While the Groupon story did not have a happy ending for Mason, it provides important lessons about entrepreneurial leadership. As one writer put it,

Andrew Mason has his own kind of panache. Not the epic, Steve Jobs panache. Or the eclectic, Barry Diller panache. Or even the oafish, Steve Ballmer panache. But as CEO of one of the fastest-growing startups in history, he had the small-scale, misfit quirkiness of an indie movie. Panache ette.

Without a doubt, the story is unique. But to be fair, Mason’s distinctive leadership style and the company culture that it engendered may have been both Groupon’s greatest advantage and the very anchor that eventually pulled it nearly under. The playful and giddy style that Mason personified spawned the company’s meteoric rise to greatness, but did not endear it to the Wall Street players who laid a heavy hand to the rudder of this publicly traded company.
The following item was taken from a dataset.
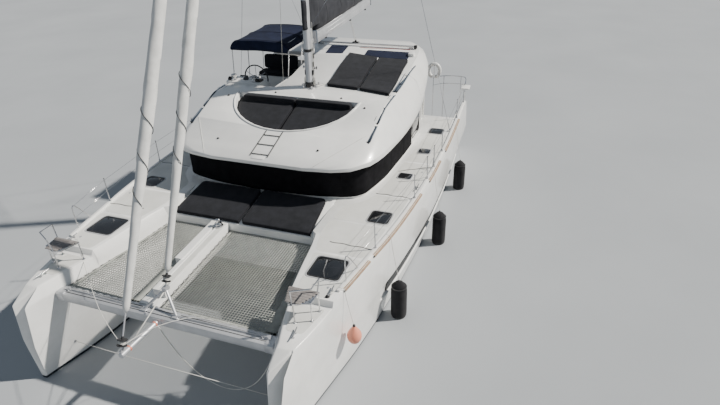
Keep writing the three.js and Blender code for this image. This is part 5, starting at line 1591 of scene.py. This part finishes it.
def add_traveller(dark, lines):
    """The traveller's end stops, car, sheave and control lines."""
    for y in (-1.22, 2.15):
        dark.box((-4.955, y - 0.045, 4.205), (-4.845, y + 0.045, 4.305))
    x, y = CAR.x, CAR.y
    dark.box((x - 0.05, y - 0.11, 4.288), (x + 0.05, y + 0.11, 4.318))
    dark.lathe((x, y - 0.03, 4.345), (0, 1, 0), SHEAVE, 20)
    for dx in (0.07, -0.07):
        near, far = -4.90 + dx * 0.7, -4.90 + dx
        lines.tube([(far, -1.18, TRACK_Z), (far, 0, TRACK_Z), (near, 0, CAR_LINE_Z)], THIN_ROPE, 6)
        lines.tube([(near, 0.2, CAR_LINE_Z), (far, 0.24, TRACK_Z), (far, 2.1, TRACK_Z)], THIN_ROPE, 6)


def make_roof_gear():
    dark, grips, steel, lines, white, red = (Shape() for _ in range(6))
    add_rungs(dark, white)
    for rail in HANDRAILS:
        add_handrail(steel, grips, *rail)
    for x, y in ROOF_EYES:
        dark.lathe(on_roof(x, y), UP, EYE, 16)
    for side in (1, -1):
        line = [on_roof(2.05 - 0.126 * k, side * (1.46 + 0.092 * k), 0.006) for k in range(11)]
        lines.tube(line, THIN_ROPE, 6)
    add_traveller(dark, lines)
    places = [0.3 + 0.19 * k for k in range(10)]
    red.tube([on_roof(-4.74 + 0.03 * math.sin(y * 3), y, 0.010) for y in places], 0.008, 8, 3)
    white.skin([[on_roof(*place) for place in ring] for ring in HOOD])
    dark.done("roof_dark_gear", "black", edge=0.003)
    # the handrails with their painted shadows, in one dark piece
    steel.done("roof_handrails_and_shadows", "slate")
    grips.done("roof_handrail_feet", "black", edge=0.001)
    lines.done("roof_lines", "rope")
    red.done("red_line", "red")
    white.done("roof_white_gear", "white", edge=0.008)
    for name, corners in ROOF_COVERS.items():
        draped(name, soft_corners(corners, 0.06), "navy", ("coachroof",), step=0.08, lift=0.014)


def make_lounge():
    """The white rim round the lounge, and its aft bolsters."""
    path = []
    for t in evenly(-math.pi / 2, math.pi / 2, 40):
        x, y = LOUNGE_X + LOUNGE_LONG * math.cos(t), LOUNGE_HALF * math.sin(t)
        out = 0.045 * math.cos(math.atan2(y, (x - LOUNGE_X) * 1.3))
        path.append(on_roof(x + out, y * 1.025, 0.006))
    Shape().tube(path, 0.022, 12).done("lounge_rim", "gelcoat")
    for name, side in SIDES:
        low, high = (-0.44, side * 0.80 - 0.78, 3.70), (-0.24, side * 0.80 + 0.78, 3.86)
        pillow(f"lounge_bolster_{name}", low, high, power=8)


# Helm: the console's screens as (middle across, length, width), winches, clutches and wheel
SCREENS = ((-0.26, 0.18, 0.28), (0.01, 0.14, 0.18), (0.21, 0.12, 0.14), (0.39, 0.12, 0.14))
COMPASS = ((0, 0.085), (0.02, 0.085), (0.05, 0.075), (0.075, 0.05), (0.088, 0.015))
HELM_Y = -2.10
HELM_WINCHES = ((-1.28, -1.78), (-1.28, -2.45))
HELM_WINCH = ((0, 0.095), (0.03, 0.095), (0.036, 0.078), (0.06, 0.066), (0.10, 0.064), (0.135, 0.075),
              (0.15, 0.082), (0.158, 0.078), (0.165, 0.04), (0.168, 0.02))
CLUTCHES_Y = (-1.68, -1.62, -1.56, -2.55, -2.60)
WHEEL_AT, WHEEL_RADIUS, WHEEL_GRIP = Vector((-1.96, HELM_Y, 3.79)), 0.39, 0.0195
HOOP_FOOT = ((0, 0.03), (0.006, 0.03), (0.012, 0.02), (0.05, 0.019), (0.055, 0.0155))


def make_helm_seat():
    shell = rounded(-3.06, -1.91, 0.44, 1.18, 0.06, 4)
    base = Shape().skin([[(x, y, z) for x, y in shell] for z in (3.103, 3.60)])
    base.done("helm_seat_base", "gelcoat", stands=("helm_seat",), edge=0.006)
    pillow("helm_seat_cushion", (-3.31, -2.53, 3.60), (-2.80, -1.29, 3.715), power=9)
    lean = Matrix.Rotation(math.radians(-8), 3, "Y")
    pillow("helm_seat_back", (-3.36, -2.50, 3.72), (-3.235, -1.32, 4.17), power=9, turn=lean)


def add_console(screen, steel, dark):
    """Instruments, compass and engine levers."""
    slope = Matrix.Translation((-1.655, HELM_Y, 3.845)) @ Matrix.Rotation(math.radians(50.2), 4, "Y")
    for y, long, wide in SCREENS:
        ring = rounded(-0.01, y, long, wide, 0.02, 4)
        screen.skin([[slope @ Vector((px, py, z)) for px, py in ring] for z in (-0.01, 0.018)])
    screen.lathe((-1.36, HELM_Y, 3.925), UP, COMPASS, 24)
    for y in (-1.80, -1.74):
        steel.tube([(-1.62, y, 3.86), (-1.60, y, 3.93), (-1.63, y, 3.99)], ROD, 12, 3)
        dark.lathe((-1.63, y, 3.985), UP, [(0, 0.012), (0.01, 0.02), (0.03, 0.02), (0.04, 0.01)], 14)


def add_helm_winches(steel, dark, ropes):
    """Winches with their turns of rope, the rope clutches, and a coil on the sole."""
    for x, y in HELM_WINCHES:
        z = land(("helm_station",), (x, y, ABOVE)).z
        steel.lathe((x, y, z), UP, HELM_WINCH, 28)
        for k in range(3):
            ropes.tube(circle((x, y, z + 0.075 + 0.013 * k), (0.073, 0, 0), (0, 0.073, 0), 18), ROPE, 6)
        tail = [(x + 0.02, y + 0.073, z + 0.08), (x + 0.10, y + 0.06, z + 0.06), (-1.10, y + 0.05, z + 0.03)]
        ropes.tube(tail, ROPE, 6, 3)
    for y in CLUTCHES_Y:
        z = land(("helm_station",), (-1.25, y, ABOVE)).z
        dark.box((-1.40, y - 0.018, z), (-1.20, y + 0.018, z + 0.055))
        dark.box((-1.30, y - 0.014, z + 0.05), (-1.22, y + 0.014, z + 0.085))
        tail = [(-1.42, y, z + 0.028), (-1.50, y + 0.02, z + 0.022), (-1.53, y + 0.01, z - 0.03)]
        ropes.tube(tail, ROPE, 6, 4)
    for k in range(3):
        middle = (-1.86 + 0.01 * k, -1.30, 3.112 + 0.012 * k)
        ropes.tube(circle(middle, (0.10, 0, 0), (0, 0.13, 0), 20), ROPE, 6)


def make_helm():
    dark, steel, screen, ropes, wheel, feet = (Shape() for _ in range(6))
    make_helm_seat()
    add_console(screen, steel, dark)
    add_helm_winches(steel, dark, ropes)
    wheel.tube(circle(WHEEL_AT, (0, WHEEL_RADIUS, 0), (0, 0, WHEEL_RADIUS), 48), WHEEL_GRIP, 14)
    hub = [(0, 0.05), (0.006, 0.048), (0.012, 0.03), (0.015, 0.01)]
    wheel.lathe(WHEEL_AT - Vector((0.03, 0, 0)), (-1, 0, 0), hub, 24)
    wheel.done("helm_wheel_grip", "black", "helm_wheel")
    steel.done("helm_metal", "steel", edge=0.001)
    dark.done("helm_dark_gear", "black", edge=0.003)
    screen.done("helm_instruments", "glass", edge=0.003)
    ropes.done("helm_ropes", "rope")
    for x in HOOPS_X:
        feet.lathe((x, -2.885, 3.33), (0, 0.015, 0.27), HOOP_FOOT, 14)
        feet.lathe((x, -1.0, 3.86), (0, 0.005, 0.34), HOOP_FOOT, 14)
    feet.done("bimini_feet", "steel", edge=0.001)


# Cockpit and saloon: the cushions as corners in plan, the soles' outlines, and the engine rooms
SEAT_CUSHIONS = (((-6.12, -1.42), (-5.55, 0.30)), ((-6.12, 0.34), (-5.55, 1.62)),
                 ((-5.50, 1.68), (-4.62, 2.22)), ((-4.58, 1.68), (-3.95, 2.22)))
SOLES = {
    "cockpit_sole": ([(-3.10, -1.80), (-6.10, -1.80), (-6.10, 1.60), (-3.10, 1.60)], 0.5),
    "saloon_sole": ([(-2.88, -2.0), (-2.88, 1.3), (1.3, 1.3), (1.3, -1.6)], 0.6),
}
DOOR_AFT, DOOR_FORE = -3.048, -3.0405
WINDOW_Y = 2.8355
ENGINE_Y, MOTOR_Y, MOTOR_Z = 2.94, 2.89, 0.762


def make_door_frame():
    """The frame bars and the handle, which ride with the sliding door."""
    door = Shape()
    for y in (-0.875, 0.045):
        door.box((DOOR_AFT, y, 1.262), (DOOR_FORE, y + 0.03, 3.016))
    for z in (1.262, 2.98):
        door.box((DOOR_AFT, -0.87, z), (DOOR_FORE, 0.07, z + 0.036))
    handle = ((-3.055, 2.05), (-3.075, 2.10), (-3.075, 2.40), (-3.055, 2.45))
    door.tube([(x, -0.80, z) for x, z in handle], ROD, 12, 3)
    door.done("door_frame", "alloy", "saloon_door", edge=0.002)


def make_window_trim():
    """Frames round the aft side windows of the cabin."""
    trim = Shape()
    loop, hole = rounded(-2.39, 2.64, 0.82, 0.62, 0.06, 4), rounded(-2.39, 2.64, 0.76, 0.56, 0.04, 4)
    sections = ((loop, -0.003), (loop, 0.002), (hole, 0.002), (hole, -0.003), (loop, -0.003))
    for side in (1, -1):
        trim.skin([[(x, side * (WINDOW_Y + out), z) for x, z in line] for line, out in sections], caps=False)
    trim.done("window_trim", "black", edge=0.001)


def make_engine_room(name, side):
    """The tread and pull on the engine hatch, and what makes the block read as an engine."""
    lid, y = f"engine_hatch_{name}", side * ENGINE_Y
    tread = Shape().plate(rounded(-5.29, y, 0.74, 0.78, 0.05), 1.458, 1.462)
    tread.done(f"{lid}_tread", "teak", lid, edge=0.001)
    pull = Shape().lathe((-5.60, y, 1.459), UP, [(0, 0.03), (0.006, 0.03), (0.008, 0.02)], 18)
    pull.done(f"{lid}_pull", "steel", lid, edge=0.001)
    motor, middle = Shape(), side * MOTOR_Y
    for k in range(5):
        x = -5.52 + 0.11 * k
        motor.box((x, middle - 0.20, MOTOR_Z), (x + 0.06, middle + 0.20, MOTOR_Z + 0.02))
    pipe = ((-5.50, 0.765), (-5.50, 0.83), (-5.20, 0.85), (-5.02, 0.765))
    motor.tube([(x, side * 2.72, z) for x, z in pipe], 0.03, 14, 5)
    filler = [(0, 0.07), (0.06, 0.07), (0.07, 0.05), (0.09, 0.05), (0.095, 0.02)]
    motor.lathe((-5.15, side * 3.0, MOTOR_Z), UP, filler, 20)
    motor.done(f"engine_top_{name}", "black", edge=0.004)


def make_cockpit():
    for i, ((x0, y0), (x1, y1)) in enumerate(SEAT_CUSHIONS):
        top = land(("cockpit_seats",), ((x0 + x1) / 2, (y0 + y1) / 2, 3)).z
        pillow(f"cockpit_cushion_{i + 1}", (x0, y0, top - 0.002), (x1, y1, top + 0.10), power=10, cuts=11)
    make_door_frame()
    make_window_trim()
    for name, (corners, step) in SOLES.items():
        draped(name, soft_corners(corners, 0.08), "teak", ("bridgedeck",), step=step, start=1.6)
    for name, side in SIDES:
        make_engine_room(name, side)


make_camera()
make_stage()
dress_frame()
make_soft_goods()
make_deck()
make_rig()
make_roof_gear()
make_lounge()
make_helm()
make_cockpit()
That’s the way the game is played, and some entrepreneurs are simply not suited to be a part of it. Perhaps Andrew Mason was one of them.

Q. 

What kind of leader do you think would be best suited to run Groupon? Create a profile of its ideal leader. Then create a profile of the ideal leader of a technology startup, and compare the two. What would you recommend as a plan for developing leaders of startups into leaders who are well equipped to manage large but still-entrepreneurial firms?